● GOAL OF THE EXERCISE:
Search the entries below. Return every line that has "behind" in it.

#### RECORDS TO USE ####

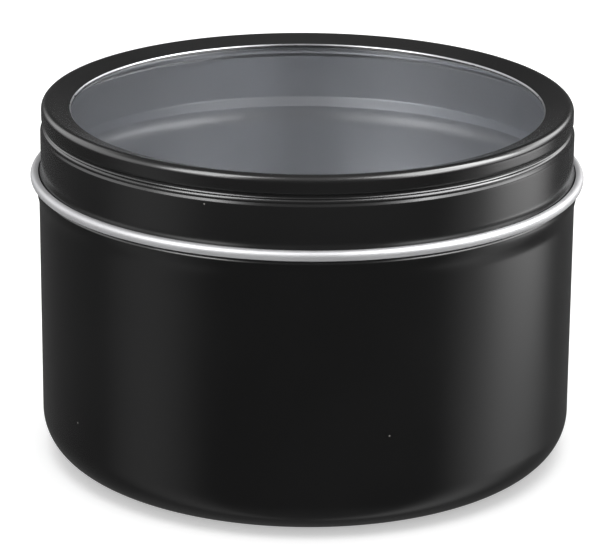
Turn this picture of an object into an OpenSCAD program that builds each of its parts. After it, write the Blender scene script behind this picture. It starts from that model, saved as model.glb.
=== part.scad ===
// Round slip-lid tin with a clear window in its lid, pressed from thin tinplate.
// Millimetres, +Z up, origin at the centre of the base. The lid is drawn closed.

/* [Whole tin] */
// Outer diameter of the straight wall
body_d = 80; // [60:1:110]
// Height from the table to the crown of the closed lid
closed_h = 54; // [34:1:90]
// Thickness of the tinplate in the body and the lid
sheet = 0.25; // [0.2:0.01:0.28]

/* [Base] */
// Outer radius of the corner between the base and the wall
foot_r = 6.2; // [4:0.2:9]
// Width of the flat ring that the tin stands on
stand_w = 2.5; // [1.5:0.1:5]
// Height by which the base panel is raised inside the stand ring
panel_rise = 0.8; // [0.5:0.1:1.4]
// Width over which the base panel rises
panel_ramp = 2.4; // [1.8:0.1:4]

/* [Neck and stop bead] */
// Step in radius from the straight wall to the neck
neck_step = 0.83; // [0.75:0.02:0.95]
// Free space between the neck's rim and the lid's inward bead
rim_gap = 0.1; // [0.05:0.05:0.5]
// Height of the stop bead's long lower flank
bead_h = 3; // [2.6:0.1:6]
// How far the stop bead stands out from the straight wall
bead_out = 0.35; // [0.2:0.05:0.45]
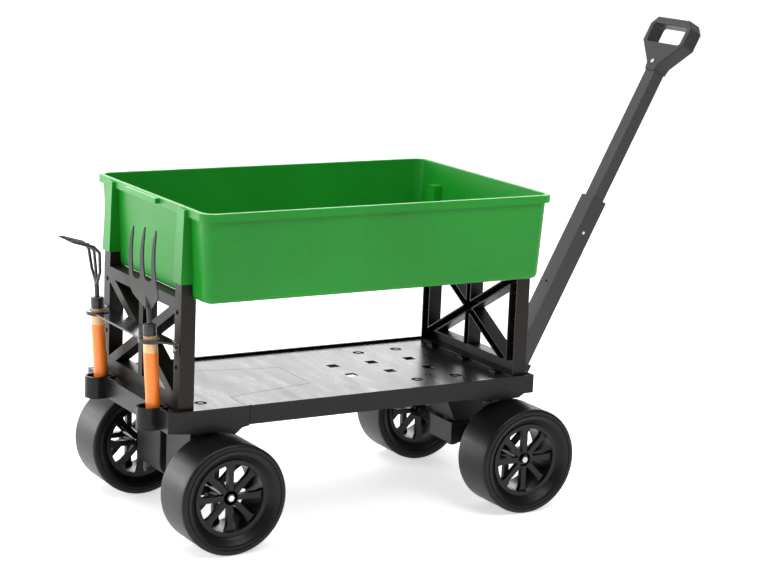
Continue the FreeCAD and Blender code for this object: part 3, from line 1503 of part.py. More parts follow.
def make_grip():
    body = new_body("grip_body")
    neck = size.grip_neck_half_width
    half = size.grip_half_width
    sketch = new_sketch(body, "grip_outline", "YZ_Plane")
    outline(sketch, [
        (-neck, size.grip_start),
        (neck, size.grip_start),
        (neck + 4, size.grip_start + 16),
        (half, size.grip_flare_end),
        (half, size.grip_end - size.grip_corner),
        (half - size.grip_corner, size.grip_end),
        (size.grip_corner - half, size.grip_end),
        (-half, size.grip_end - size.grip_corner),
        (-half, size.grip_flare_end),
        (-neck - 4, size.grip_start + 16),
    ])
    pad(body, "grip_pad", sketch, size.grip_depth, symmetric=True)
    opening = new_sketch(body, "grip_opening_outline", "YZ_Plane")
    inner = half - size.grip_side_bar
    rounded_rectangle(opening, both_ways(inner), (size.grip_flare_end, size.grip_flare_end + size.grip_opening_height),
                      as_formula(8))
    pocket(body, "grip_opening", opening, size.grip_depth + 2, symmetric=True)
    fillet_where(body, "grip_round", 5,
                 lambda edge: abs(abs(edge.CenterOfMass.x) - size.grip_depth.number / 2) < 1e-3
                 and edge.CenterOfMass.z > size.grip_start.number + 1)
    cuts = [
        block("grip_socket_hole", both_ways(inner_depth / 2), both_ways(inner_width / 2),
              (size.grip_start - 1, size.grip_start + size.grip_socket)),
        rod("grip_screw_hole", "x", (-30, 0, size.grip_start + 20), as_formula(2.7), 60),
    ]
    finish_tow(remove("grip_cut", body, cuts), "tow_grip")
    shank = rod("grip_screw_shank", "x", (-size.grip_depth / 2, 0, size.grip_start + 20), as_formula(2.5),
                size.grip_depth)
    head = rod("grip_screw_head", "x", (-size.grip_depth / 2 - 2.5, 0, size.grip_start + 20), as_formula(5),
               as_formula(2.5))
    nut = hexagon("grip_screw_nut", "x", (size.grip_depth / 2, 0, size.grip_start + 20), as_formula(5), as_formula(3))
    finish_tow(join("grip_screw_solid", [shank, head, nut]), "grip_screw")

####
#### RECORDS TO USE ####

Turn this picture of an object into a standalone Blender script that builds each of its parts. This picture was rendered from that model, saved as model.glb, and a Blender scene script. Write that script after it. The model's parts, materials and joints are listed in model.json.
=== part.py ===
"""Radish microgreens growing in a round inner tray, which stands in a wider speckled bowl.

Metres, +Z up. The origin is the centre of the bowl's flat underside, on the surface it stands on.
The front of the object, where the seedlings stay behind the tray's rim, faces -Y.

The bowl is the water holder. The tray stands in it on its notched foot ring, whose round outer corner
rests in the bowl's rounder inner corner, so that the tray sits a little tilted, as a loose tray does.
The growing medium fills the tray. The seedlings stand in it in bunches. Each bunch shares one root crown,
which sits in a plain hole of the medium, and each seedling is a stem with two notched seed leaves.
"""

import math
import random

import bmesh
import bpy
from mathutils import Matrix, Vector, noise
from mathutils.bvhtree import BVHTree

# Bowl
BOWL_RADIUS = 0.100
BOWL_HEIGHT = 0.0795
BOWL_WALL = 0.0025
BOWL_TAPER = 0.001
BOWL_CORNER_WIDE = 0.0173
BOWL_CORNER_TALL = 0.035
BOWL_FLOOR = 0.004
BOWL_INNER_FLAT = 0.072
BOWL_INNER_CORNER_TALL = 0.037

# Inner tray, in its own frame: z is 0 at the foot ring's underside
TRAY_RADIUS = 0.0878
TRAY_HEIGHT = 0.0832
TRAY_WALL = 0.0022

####

● RESULT OF THE EXERCISE:
Turn this picture of an object into an OpenSCAD program that builds each of its parts. After it, write the Blender scene script behind this picture. It starts from that model, saved as model.glb.
The front of the object, where the seedlings stay behind the tray's rim, faces -Y.